California DSCR loans are designed to help investors afford both long-term and short-term rental properties. Here are a few parties that benefit the most from a DSCR loan program. 

Real Estate Investors

Real estate investors understand the merits of buying property and collecting income from those properties. DSCR loans are not available for primary residences, so they are ideal for buyers who are seeking additional revenue streams via the real estate market.

Self-Employed Borrowers

If you are self-employed, your income history may be inconsistent. Perhaps pay is not the same every month. This would typically deter lenders from approving traditional mortgages. Since a DSCR mortgage is based on the property’s income potential, your status as a self-employed worker will not impact your qualification. 

Borrowers with Multiple Properties

DSCR loans in California are also ideal for those who already own at least one other rental property. The approval process is faster for previous borrowers, and it’s easier to purchase a second investment property with the profits from the first. This makes DSCR loans the perfect tools for growing your portfolio quickly. 


The DSCR Loan Process

Applying for a California DSCR loan is simple with Pride Lending. Our team is dedicated to serving LGBTQ+ and minority borrowers who want to build their investment portfolios. By following the steps below, you will be on your way to acquiring a new property with a DSCR loan. 

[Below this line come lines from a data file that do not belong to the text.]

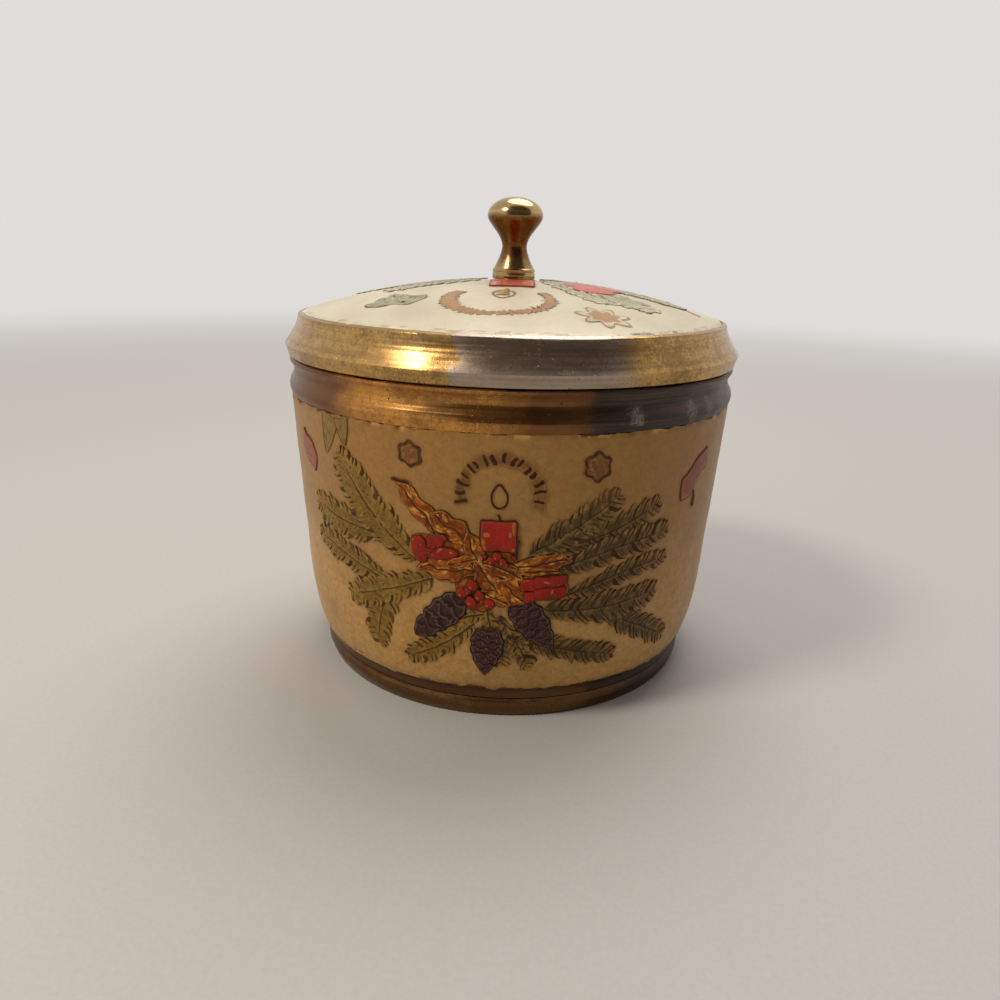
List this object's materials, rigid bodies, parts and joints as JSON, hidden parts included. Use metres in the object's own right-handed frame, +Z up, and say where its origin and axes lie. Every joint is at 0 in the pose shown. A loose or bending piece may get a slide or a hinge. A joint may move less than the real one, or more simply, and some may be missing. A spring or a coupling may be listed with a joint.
{
  "type": "lidded canister",
  "caption": "Round brass canister with an enamelled wall, standing on a foot ring, with a domed lift-off lid and a turned knob.",
  "frame": {"origin": "centre of the foot ring's underside, on the table", "axes": "+Z up along the pot's axis, -Y towards the front of the ornament, +X to the viewer's right"},
  "size_m": [0.127, 0.127, 0.1293],
  "materials": {
    "spun_brass": "spun, mottled with old tarnish",
    "dark_brass": "dark tarnish",
    "knob_brass": "turned and polished",
    "cream_enamel": "glossy cream ground",
    "red_enamel": "glossy red fill",
    "amber_enamel": "translucent amber over brass",
    "fir_enamel": "fir green with engraved needles",
    "cone_enamel": "violet brown with engraved scales",
    "pink_enamel": "dull pink fill",
    "olive_enamel": "olive fill"
  },
  "bodies": {
    "pot": {"foot_ring": "dark_brass", "base_disc": "dark_brass", "body_wall": "spun_brass", "body_enamel": "cream_enamel", "candle": "red_enamel", "berries": "red_enamel", "ribbon_left": "red_enamel", "ribbon_right": "red_enamel", "amber_leaf_left": "amber_enamel", "amber_leaf_upper": "amber_enamel", "amber_leaf_right": "amber_enamel", "amber_leaf_centre": "amber_enamel", "cone_left": "cone_enamel", "cone_centre": "cone_enamel", "cone_right": "cone_enamel", "upper_left_boughs": "fir_enamel", "lower_left_boughs": "fir_enamel", "upper_right_boughs": "fir_enamel", "lower_right_boughs": "fir_enamel", "low_bough_left": "fir_enamel", "low_bough_right": "fir_enamel", "star_left": "amber_enamel", "star_right": "amber_enamel", "pink_ribbon_right": "pink_enamel", "pink_ribbon_left": "pink_enamel", "olive_leaf": "olive_enamel", "candle_back": "red_enamel", "ribbon_left_back": "red_enamel", "ribbon_right_back": "red_enamel", "amber_leaf_left_back": "amber_enamel", "amber_leaf_upper_back": "amber_enamel", "amber_leaf_right_back": "amber_enamel", "amber_leaf_centre_back": "amber_enamel", "cone_left_back": "cone_enamel", "cone_centre_back": "cone_enamel", "cone_right_back": "cone_enamel", "upper_left_boughs_back": "fir_enamel", "lower_left_boughs_back": "fir_enamel", "upper_right_boughs_back": "fir_enamel", "lower_right_boughs_back": "fir_enamel", "low_bough_left_back": "fir_enamel", "low_bough_right_back": "fir_enamel", "star_left_back": "amber_enamel", "star_right_back": "amber_enamel", "pink_ribbon_right_back": "pink_enamel"},
    "lid": {"lid_shell": "spun_brass", "lid_collar": "dark_brass", "lid_enamel": "cream_enamel", "lid_candle": "red_enamel", "lid_glow": "amber_enamel", "lid_ribbon": "red_enamel", "lid_star": "amber_enamel", "lid_leaf": "olive_enamel", "lid_cone": "cone_enamel", "lid_boughs_right": "fir_enamel", "lid_boughs_left": "fir_enamel", "knob": "knob_brass", "knob_washer": "dark_brass", "knob_screw": "dark_brass"}
  },
  "joints": [
    {"name": "lid_lift", "type": "slide", "parent": "pot", "child": "lid", "axis": [0, 0, 1], "range_m": [0, 0.12]}
  ]
}
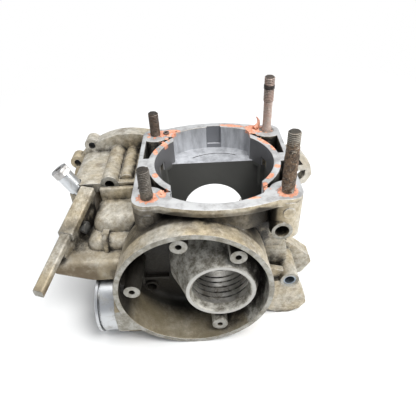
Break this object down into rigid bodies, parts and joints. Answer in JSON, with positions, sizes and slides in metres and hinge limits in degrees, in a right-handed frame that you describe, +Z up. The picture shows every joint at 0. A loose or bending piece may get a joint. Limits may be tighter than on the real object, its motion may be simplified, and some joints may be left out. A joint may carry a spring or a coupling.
{
  "type": "engine crankcase",
  "caption": "Stripped single-cylinder engine crankcase: two castings with a studded cylinder seat, round flywheel cup, crank mouth, gearbox side and mounting lugs.",
  "frame": {"origin": "centre of the cylinder seat, on its machined face", "axes": "+Z up out of the seat along the cylinder; +Y along the crankshaft, from the flywheel cup to the drive tray; +X towards the mounting lugs"},
  "size_m": [0.2601, 0.1696, 0.2031],
  "materials": {
    "cast_aluminium": "rough cast, oxidised",
    "machined_aluminium": "turned",
    "machined_steel": "turned",
    "stud_steel": "rusty thread",
    "fitting_steel": "worn plating",
    "sealant": "matt"
  },
  "bodies": {
    "root": {"flywheel_side_case": "cast_aluminium", "drive_side_case": "cast_aluminium", "stud_collar": "stud_steel", "seat_dowel": "machined_steel", "joint_pin_left": "machined_steel", "joint_pin_right": "machined_steel", "tube_dowel": "machined_steel", "lug_bush": "machined_steel", "spigot_sleeve": "machined_aluminium", "seal_sleeve": "machined_steel", "bearing_race": "machined_steel", "bearing_circlip": "machined_steel", "cable_fitting": "fitting_steel", "fitting_nut": "fitting_steel", "rail_screw": "fitting_steel", "stud_front_left": "stud_steel", "sealant_front_left": "sealant", "stud_front_right": "stud_steel", "sealant_front_right": "sealant", "stud_back_left": "stud_steel", "sealant_back_left": "sealant", "stud_back_right": "stud_steel", "sealant_back_right": "sealant"}
  },
  "joints": []
}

  1. Choose the right lending partner – Your DSCR loan application starts with finding the right lender for your needs, and Pride Lending is ready to help you navigate the world of asset-based loans.

  2. Apply for the loan – Our application process is simple and entirely online, so you can get started on qualifying for a DSCR loan in California right away. We have flexible underwriting guidelines to make pre-approval easier to achieve. 

  3. Calculate your DSCR – Once you have been pre-approved, you can start searching for properties with a strong DSCR ratio. Remember to calculate the DSCR for each property to evaluate its income potential.

  4. Loan approval – When you are ready to make an offer on a property, our team will finalize the approval for your DSCR loan to prepare the funds for the purchase. 

  5. Closing day – Once the closing date arrives and all documents are signed, your California DSCR loan will allow the purchase to go through, granting you a new revenue stream. 

Why Choose Pride Lending for Your California DSCR Loan?

DSCR loans in California are a specialty at Pride Lending. We can connect you with a loan office to help you get a DSCR loan for your desired property. Our application process is streamlined and a commitment to excellence is ingrained into everything we do. We pride ourselves on first-rate customer service to ensure investors are accomplishing their goals when they apply for DSCR loans. 

Pride Lending also understands the complexities of the California market. Cities like San Diego, Los Angeles, and San Francisco provide excellent opportunities for investors, with average rental prices sitting above $3,000 per month [1].